Cosa rappresentava la maglia della Nazionale per Demetrio Albertini?
«Credo sia più giusto dire cosa rappresenta. Io ho dedicato gran parte della mia vita alla Nazionale. Alla Federazione. Ho iniziato con l’Under 16 in campo, poi le nazionali giovanili, fino ad approdare alla prima squadra, giocando 79 gare con l’Italia. Una volta smesso sono rimasto nel mondo azzurro come dirigente federale, ruolo che occupo da quasi sedici anni. Per me la Nazionale è la mia famiglia. Sono più di quarant’anni che vivo e lavoro con l’azzurro addosso. Per me è una seconda pelle».
L’Italia di oggi è paragonabile a una delle Nazionali nelle quali ha giocato?

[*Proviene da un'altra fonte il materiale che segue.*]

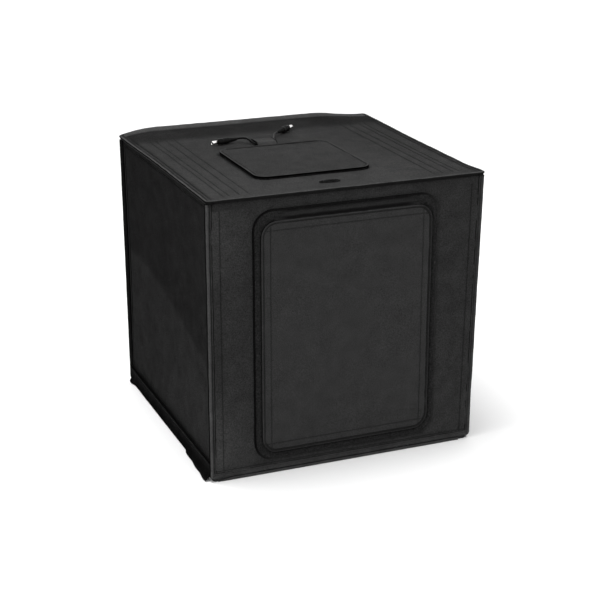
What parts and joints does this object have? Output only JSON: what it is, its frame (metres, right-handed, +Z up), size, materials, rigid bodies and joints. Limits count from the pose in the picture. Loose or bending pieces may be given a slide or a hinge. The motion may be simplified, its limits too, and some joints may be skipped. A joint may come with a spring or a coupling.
{
  "type": "printer enclosure tent",
  "caption": "Folding black fabric enclosure cube with a lift-up front door, a roof hatch, a cable port with plugged leads, a silver lining and light bars under the roof.",
  "frame": {"origin": "centre of the base, on the surface that the tent stands on", "axes": "+Z up, -Y towards the door, +X to the right seen from the door"},
  "size_m": [0.4, 0.403, 0.4101],
  "materials": {
    "black_fabric": "black coated Oxford cloth with a fine leathery grain and a low sheen",
    "pp_board": "dark twin-wall plastic stiffener",
    "silver_lining": "crinkled silver reflective cloth",
    "loop_tape": "matte black fuzzy loop tape",
    "hook_tape": "matte black hook tape",
    "bar_aluminium": "satin extruded aluminium",
    "diffuser": "frosted white plastic",
    "led_board": "white circuit strip with light chips",
    "cap_plastic": "black moulded end cap",
    "cord_rubber": "satin black moulded sheath",
    "plug_metal": "bright nickel plating"
  },
  "bodies": {
    "floor": {"floor_board": "pp_board", "floor_skin": "black_fabric", "floor_lining": "silver_lining", "left_base_flap": "black_fabric", "right_base_flap": "black_fabric"},
    "left_lower": {"left_lower_board": "pp_board", "left_lower_skin": "black_fabric", "left_lower_lining": "silver_lining"},
    "left_upper": {"left_upper_board": "pp_board", "left_upper_skin": "black_fabric", "left_upper_lining": "silver_lining"},
    "roof": {"roof_board": "pp_board", "roof_skin": "black_fabric", "roof_lining": "silver_lining", "hatch_loop_frame": "loop_tape", "keeper_patch": "loop_tape", "cable_port_tab": "black_fabric", "left_bar_channel": "bar_aluminium", "left_bar_led_strip": "led_board", "left_bar_diffuser": "diffuser", "left_bar_tape": "hook_tape", "left_bar_front_cap": "cap_plastic", "left_bar_rear_cap": "cap_plastic", "left_bar_lead": "cord_rubber", "left_lead_keeper": "black_fabric", "left_lead": "cord_rubber", "left_plug_body": "cord_rubber", "left_plug_barrel": "plug_metal", "right_bar_channel": "bar_aluminium", "right_bar_led_strip": "led_board", "right_bar_diffuser": "diffuser", "right_bar_tape": "hook_tape", "right_bar_front_cap": "cap_plastic", "right_bar_rear_cap": "cap_plastic", "right_bar_lead": "cord_rubber", "right_lead_keeper": "black_fabric", "right_lead": "cord_rubber", "right_plug_body": "cord_rubber", "right_plug_barrel": "plug_metal"},
    "right_upper": {"right_upper_board": "pp_board", "right_upper_skin": "black_fabric", "right_upper_lining": "silver_lining"},
    "right_lower": {"right_lower_board": "pp_board", "right_lower_skin": "black_fabric", "right_lower_lining": "silver_lining"},
    "front_wall": {"front_board": "pp_board", "front_skin": "black_fabric", "front_lining": "silver_lining", "door_loop_frame": "loop_tape"},
    "back_wall": {"back_board": "pp_board", "back_skin": "black_fabric", "back_lining": "silver_lining"},
    "door": {"door_board": "pp_board", "door_skin": "black_fabric", "door_lining": "silver_lining", "door_hook_tape": "hook_tape"},
    "hatch": {"hatch_board": "pp_board", "hatch_skin": "black_fabric", "hatch_lining": "silver_lining", "hatch_hook_tape": "hook_tape"}
  },
  "joints": [
    {"name": "fold", "type": "hinge", "parent": "floor", "child": "left_lower", "pos_m": [-0.1915, 0, 0.00515], "axis": [0, 1, 0], "range_deg": [0, 70]},
    {"name": "left_mid", "type": "hinge", "parent": "left_lower", "child": "left_upper", "pos_m": [-0.1965, 0, 0.2], "axis": [0, 1, 0], "range_deg": [-140, 0]},
    {"name": "left_top", "type": "hinge", "parent": "left_upper", "child": "roof", "pos_m": [-0.1915, 0, 0.39485], "axis": [0, 1, 0], "range_deg": [0, 70]},
    {"name": "right_top", "type": "hinge", "parent": "roof", "child": "right_upper", "pos_m": [0.1915, 0, 0.39485], "axis": [0, 1, 0], "range_deg": [0, 70]},
    {"name": "right_mid", "type": "hinge", "parent": "right_upper", "child": "right_lower", "pos_m": [0.1965, 0, 0.2], "axis": [0, 1, 0], "range_deg": [-140, 0]},
    {"name": "front_flare", "type": "hinge", "parent": "roof", "child": "front_wall", "pos_m": [0, -0.198, 0.39485], "axis": [1, 0, 0], "range_deg": [-70, 0]},
    {"name": "back_flare", "type": "hinge", "parent": "roof", "child": "back_wall", "pos_m": [0, 0.198, 0.39485], "axis": [1, 0, 0], "range_deg": [0, 70]},
    {"name": "door_hinge", "type": "hinge", "parent": "front_wall", "child": "door", "pos_m": [0, -0.2015, 0.36415], "axis": [-1, 0, 0], "range_deg": [0, 170]},
    {"name": "hatch_hinge", "type": "hinge", "parent": "roof", "child": "hatch", "pos_m": [-0.016, 0.04415, 0.4039], "axis": [-1, 0, 0], "range_deg": [0, 140]}
  ],
  "couplings": [
    {"joint": "left_mid", "follows": "fold", "ratio": -2},
    {"joint": "left_top", "follows": "fold", "ratio": 1},
    {"joint": "right_top", "follows": "fold", "ratio": 1},
    {"joint": "right_mid", "follows": "fold", "ratio": -2},
    {"joint": "front_flare", "follows": "fold", "ratio": -1},
    {"joint": "back_flare", "follows": "fold", "ratio": 1}
  ]
}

«No e per un semplice motivo. Le squadre di club oggi ti formano meno a livello internazionale, rispetto agli anni in cui giocavo. Ci sono pochi italiani che giocano con continuità nel nostro campionato e ancor meno italiani che disputano partite di livello in Europa. Paradossalmente, per molti giocatori di oggi è la Nazionale a essere formativa per i club e non il contrario. Ai miei tempi, si arrivava a vestire la maglia azzurra dopo aver giocato tante gare di serie A e nelle coppe. Oggi, per i giovani italiani, non è più così».